Cette concentration s’explique par la permanence de politiques commerciales protectionnistes du gouvernement concernant les industries de réseaux, malgré l’alignement sur les réglementations européennes. En effet, la concurrence en matière de télécommunication est régulée par l’Autorité hongroise de la Concurrence (Gazdagsági Versenyhivatal), en respect de l’Article 26 du TFUE (Traité sur le Fonctionnement de l’Union Européenne). Cette dernière veille à la protection de l’intérêt des consommateurs et au bon fonctionnement de la liberté d’accès des marchés.
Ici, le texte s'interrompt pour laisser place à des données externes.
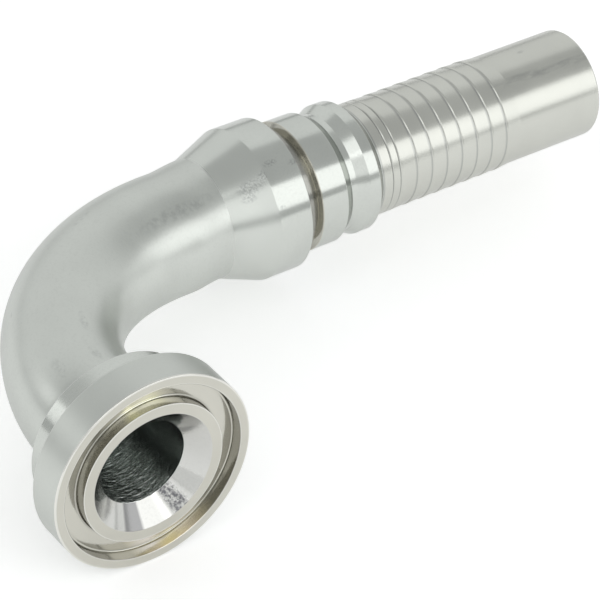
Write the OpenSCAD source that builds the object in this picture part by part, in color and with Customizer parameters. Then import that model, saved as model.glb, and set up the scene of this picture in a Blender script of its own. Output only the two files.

C’est ainsi que s’explique le fait que le capital de Magyar Telekom, le numéro un des opérateurs hongrois, soit détenu majoritairement par des investisseurs allemands. Malgré tout, l’État conserve un pouvoir d’influence sur les activités des opérateurs historiques, leur permettant notamment de conserver une position dominante sur le marché national.
Du côté des consommateurs, on comptait fin Janvier 2014 plus de 4 125 135 abonnés en Hongrie. Toujours d’après l’étude de marché AWEX 2014-2015 :
« l’usage le plus large d’internet concerne les services et les applications en ligne utiles, ce qui favorise le développement d’une société de l’internet. Cette tendance est reconnue par le gouvernement et encouragée grâce à des investissements et á une politique favorable, visant ainsi à augmenter la productivité et à améliorer le niveau de vie. »
Pour en revenir à « l’affaire Akos », le porte-parole du gouvernement Zoltán Kovács a fermement condamné le geste de Telekom vis-à-vis du chanteur et déclaré dans un communiqué de presse qu’il se pourrait que les ministères rompent les contrats qui les lient à la société de télécommunication. C’est plus de 103 contrats qui seraient concernés à ce jour. En outre, les fans du chanteur ont manifesté leur révolte en appelant au boycott de Telekom et en créant une page Facebook de défense de leur idole.
Néanmoins, du fait de la place de leader du groupe Magyar Telekom en Hongrie, il semble peu probable que ces mesures de rétorsion aboutissent réellement et c’est davantage le chanteur qui risque de pâtir de la perte de son sponsor, plusieurs sources avancent des sommes équivalentes à 10 millions de forints, soit plus de 32 000 euros.